昨今、よく話題になる「あおり運転」。ほかの車両の通行を妨害し、重大な交通事故にもつながる危険な行為だ。この問題をとことん考える短期集中連載の第2回。第1回「あおり運転『あおられる側』が意外と知らない事実」に続いて、今回は、誰でも無理なくできる「あおり/あおられ運転の回避術」について読者の皆さんと一緒に考えてみたい。
真っ先に実践できることは、ひとつ。後続車が尋常でない猛烈な速度差で接近してきたら時間をおかず、その車両に進路を譲ることだ。自分が正しい運転方法で法令遵守をしていても、だ。
お示しした回避術に多くの賛同が得られないことは承知のうえで申し上げた。しかし、正論が通りにくくなっている世の中だ。後続車には特別に急がなければならない理由があるのだと、自身を納得させれば腹も立たない。「怒り感情のセルフコントロール」と呼ばれる領域だ。筆者は「あー、トイレに駆け込みたいんですねー」と解釈している。
冗談はさておき、誰でも後続車からあおりを受けるなど、圧迫感をもって迫られれば「一時は気分を害する」。が、譲ってしまえば「安心は長く続く」。統計上、高すぎる走行速度は事故率が上がり、事故発生時の被害も大きくなることがわかっている。急ぐからには相応のリスクを背負う覚悟がある、もしくは、そのリスクに気づかず飛ばしていると考えよう。君子危うきに近寄らず。
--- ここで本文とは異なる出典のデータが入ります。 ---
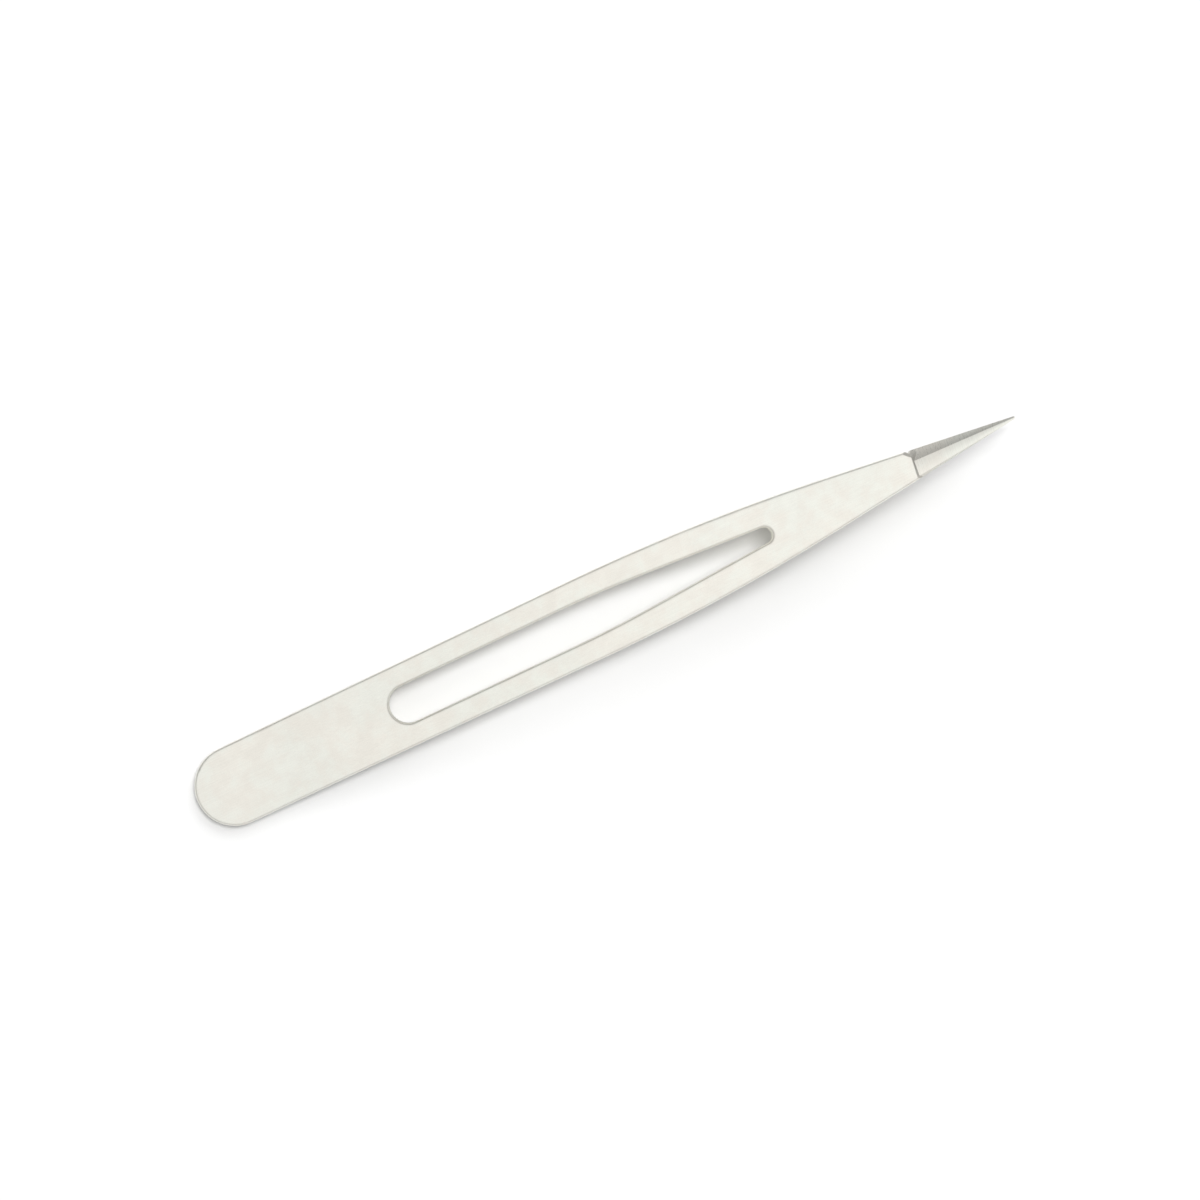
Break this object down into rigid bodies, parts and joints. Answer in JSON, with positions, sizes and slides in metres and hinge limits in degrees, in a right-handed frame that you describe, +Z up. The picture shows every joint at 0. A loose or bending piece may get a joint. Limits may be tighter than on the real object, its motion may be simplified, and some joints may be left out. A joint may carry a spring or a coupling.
{
  "type": "pointed tweezers",
  "caption": "Slotted tweezers with ridged, finely pointed tips: matching bowed steel arms welded at the rounded heel, lying open on their side.",
  "frame": {"origin": "on the surface that the tweezers lie on, below the middle of their box", "axes": "+X along the tweezers from the heel to the points, +Y across the broad faces of the arms, +Z up"},
  "size_m": [0.12, 0.0112, 0.0138],
  "materials": {
    "satin_steel": "fine satin, pale, with softly tumbled edges and finely ground tips"
  },
  "bodies": {
    "root": {"upper_arm": "satin_steel", "lower_arm": "satin_steel"}
  },
  "joints": []
}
とはいえ、1車線しかなくスムーズに譲ることができず、自車前方が混雑している場面などにも出くわすだろう。その際は、混雑状況が後続車からも確認できるように、車線内で少し左(後続車が左ハンドルであれば少し右)に寄って、前方の交通環境を後続車と共有するといい。
前走車に追いついた際、後続車のドライバーはこう考えるだろう。「なぜ交通の流れが滞っているのに速度を上げないのだろう」と。そして、その理解が進まない限り、後続車のイライラは募るばかりだ。
追いつかれた前走車のドライバーには、後続車のドライバーが抱く感情がうまく伝わっていない。単純に後続車の存在に気がついていない場合もある。なかには、「自身は法令遵守して安全運転しているのだから後続車のことなどお構いなし」とするドライバーがいないとも限らないが、ほとんどの場合、双方に悪気がない、と思う。相互理解の欠如が原因だ。
次に、あおり/あおられ運転を速度(車速)の側面から考えてみたい。公道には法定/規制速度があるが、もうひとつ実勢速度という尺度がある。これは状況に応じた交通の流れのことで、警察庁交通局は規制速度のほかこの実勢速度にも触れている。
「日本では、ほぼすべての道路が居住行動圏内にあり、実勢速度を規制速度にすると交通事故が増加する恐れがある。よって実勢速度である『85パーセンタイル速度』に、交通事故抑制の観点を考慮した全国一律の規制速度の基準となる速度、いわゆる『基準速度』を導入する」(警察庁の発表資料より)
85パーセンタイル速度とは、ある地点を走行する車両群の累積百分率の85%にあたる速度のこと。ある車両群の累積百分率が70㎞/hだとすると85パーセンタイル速度は59.5㎞/hだ。これが実勢速度で規制速度を決める基準のひとつになっている。ここから、85パーセンタイル速度から自車速度が大きく上回ったり下回ったりする、つまり速度差が大きくなるとあおり/あおられ運転につながりやすいとも推論できる。